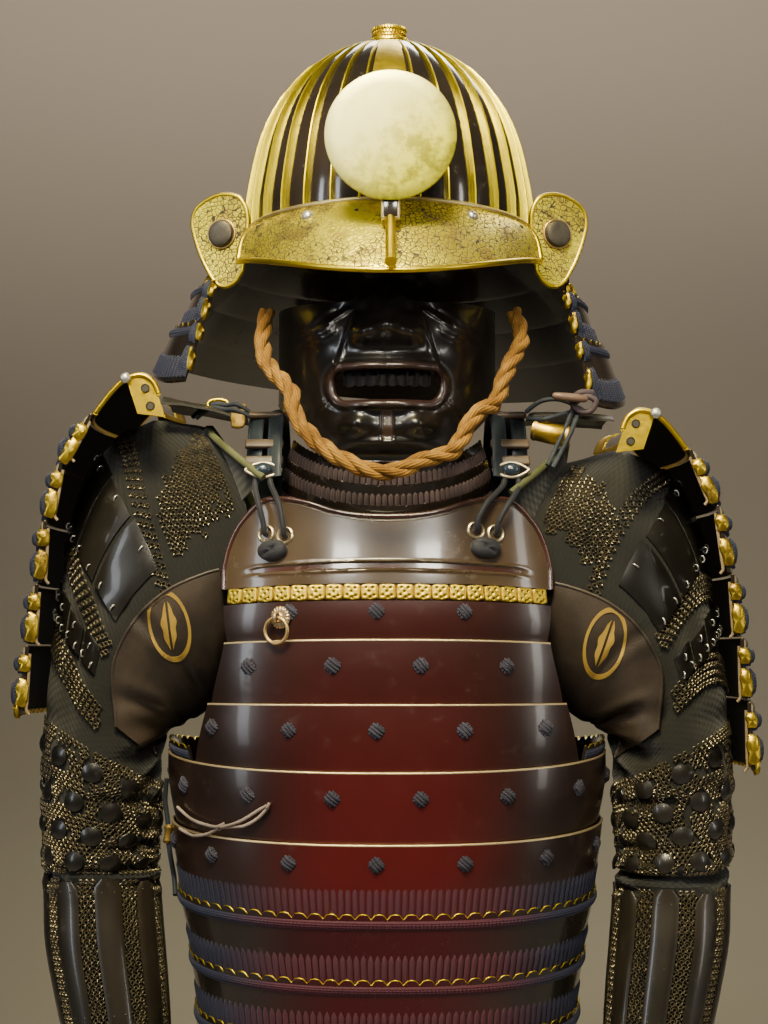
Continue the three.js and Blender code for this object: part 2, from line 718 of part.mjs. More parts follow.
* * *
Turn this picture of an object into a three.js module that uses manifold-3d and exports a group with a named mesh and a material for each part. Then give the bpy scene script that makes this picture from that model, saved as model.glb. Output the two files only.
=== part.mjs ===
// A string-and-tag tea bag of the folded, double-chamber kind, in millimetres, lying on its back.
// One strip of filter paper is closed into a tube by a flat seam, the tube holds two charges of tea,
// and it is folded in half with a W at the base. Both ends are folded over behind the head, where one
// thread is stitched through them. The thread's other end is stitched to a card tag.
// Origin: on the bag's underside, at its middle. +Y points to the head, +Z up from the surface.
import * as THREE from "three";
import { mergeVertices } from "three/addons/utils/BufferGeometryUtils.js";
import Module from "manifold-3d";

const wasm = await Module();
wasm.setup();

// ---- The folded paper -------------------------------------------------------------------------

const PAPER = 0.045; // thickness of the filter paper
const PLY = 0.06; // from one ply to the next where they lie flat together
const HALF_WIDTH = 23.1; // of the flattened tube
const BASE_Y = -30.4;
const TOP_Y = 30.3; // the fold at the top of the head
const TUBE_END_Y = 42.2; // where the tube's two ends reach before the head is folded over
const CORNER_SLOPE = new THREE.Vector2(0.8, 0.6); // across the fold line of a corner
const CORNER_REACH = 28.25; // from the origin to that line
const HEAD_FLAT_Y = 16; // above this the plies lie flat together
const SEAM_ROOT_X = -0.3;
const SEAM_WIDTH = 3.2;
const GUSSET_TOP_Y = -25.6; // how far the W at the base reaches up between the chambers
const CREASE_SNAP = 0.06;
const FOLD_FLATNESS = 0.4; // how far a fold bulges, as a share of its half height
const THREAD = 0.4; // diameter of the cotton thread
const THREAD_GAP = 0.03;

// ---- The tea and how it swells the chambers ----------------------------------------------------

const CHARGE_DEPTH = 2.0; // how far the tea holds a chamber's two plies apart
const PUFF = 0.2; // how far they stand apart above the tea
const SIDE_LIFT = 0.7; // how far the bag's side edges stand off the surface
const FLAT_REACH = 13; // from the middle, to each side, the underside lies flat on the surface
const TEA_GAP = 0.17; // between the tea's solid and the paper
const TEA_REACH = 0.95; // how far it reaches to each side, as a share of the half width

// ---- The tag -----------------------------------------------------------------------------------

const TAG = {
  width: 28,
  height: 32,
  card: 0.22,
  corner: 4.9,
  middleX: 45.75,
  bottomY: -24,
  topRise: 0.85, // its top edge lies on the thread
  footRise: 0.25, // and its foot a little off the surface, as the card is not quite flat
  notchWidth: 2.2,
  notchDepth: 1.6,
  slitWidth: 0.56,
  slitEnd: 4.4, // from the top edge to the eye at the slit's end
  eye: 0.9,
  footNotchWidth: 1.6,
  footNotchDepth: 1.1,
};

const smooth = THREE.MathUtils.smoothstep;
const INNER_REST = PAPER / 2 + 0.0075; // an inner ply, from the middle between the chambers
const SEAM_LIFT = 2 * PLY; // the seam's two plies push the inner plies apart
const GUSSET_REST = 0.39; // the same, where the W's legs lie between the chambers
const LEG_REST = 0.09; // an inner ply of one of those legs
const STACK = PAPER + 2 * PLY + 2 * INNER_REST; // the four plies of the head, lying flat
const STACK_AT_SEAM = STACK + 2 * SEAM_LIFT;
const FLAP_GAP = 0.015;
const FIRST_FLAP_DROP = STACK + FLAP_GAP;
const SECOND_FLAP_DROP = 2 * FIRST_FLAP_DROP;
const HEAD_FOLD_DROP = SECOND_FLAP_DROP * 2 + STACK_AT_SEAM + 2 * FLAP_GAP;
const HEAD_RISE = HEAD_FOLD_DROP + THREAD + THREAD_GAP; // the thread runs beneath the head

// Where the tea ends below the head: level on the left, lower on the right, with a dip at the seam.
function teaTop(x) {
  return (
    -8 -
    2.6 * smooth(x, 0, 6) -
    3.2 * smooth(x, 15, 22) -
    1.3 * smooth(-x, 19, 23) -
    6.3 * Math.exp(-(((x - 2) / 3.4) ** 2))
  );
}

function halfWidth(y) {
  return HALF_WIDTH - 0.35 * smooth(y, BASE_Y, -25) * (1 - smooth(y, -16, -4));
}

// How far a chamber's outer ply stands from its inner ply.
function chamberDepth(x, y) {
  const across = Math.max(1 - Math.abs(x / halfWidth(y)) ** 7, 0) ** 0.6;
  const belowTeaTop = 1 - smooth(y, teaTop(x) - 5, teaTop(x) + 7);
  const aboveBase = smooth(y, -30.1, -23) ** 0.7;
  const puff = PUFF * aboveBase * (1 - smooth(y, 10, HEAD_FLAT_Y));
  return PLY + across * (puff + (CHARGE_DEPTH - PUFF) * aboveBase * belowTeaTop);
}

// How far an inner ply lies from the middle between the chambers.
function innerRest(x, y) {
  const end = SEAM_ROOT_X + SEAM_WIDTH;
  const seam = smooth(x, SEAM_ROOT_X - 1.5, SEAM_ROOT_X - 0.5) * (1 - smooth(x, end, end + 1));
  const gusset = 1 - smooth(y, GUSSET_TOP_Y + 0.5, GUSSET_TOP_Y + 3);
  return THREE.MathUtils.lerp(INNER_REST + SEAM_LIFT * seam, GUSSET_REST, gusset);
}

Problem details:
List each line in the listing that contains the string "into".

Result below:
Turn this picture of an object into a three.js module that uses manifold-3d and exports a group with a named mesh and a material for each part. Then give the bpy scene script that makes this picture from that model, saved as model.glb. Output the two files only.
// One strip of filter paper is closed into a tube by a flat seam, the tube holds two charges of tea,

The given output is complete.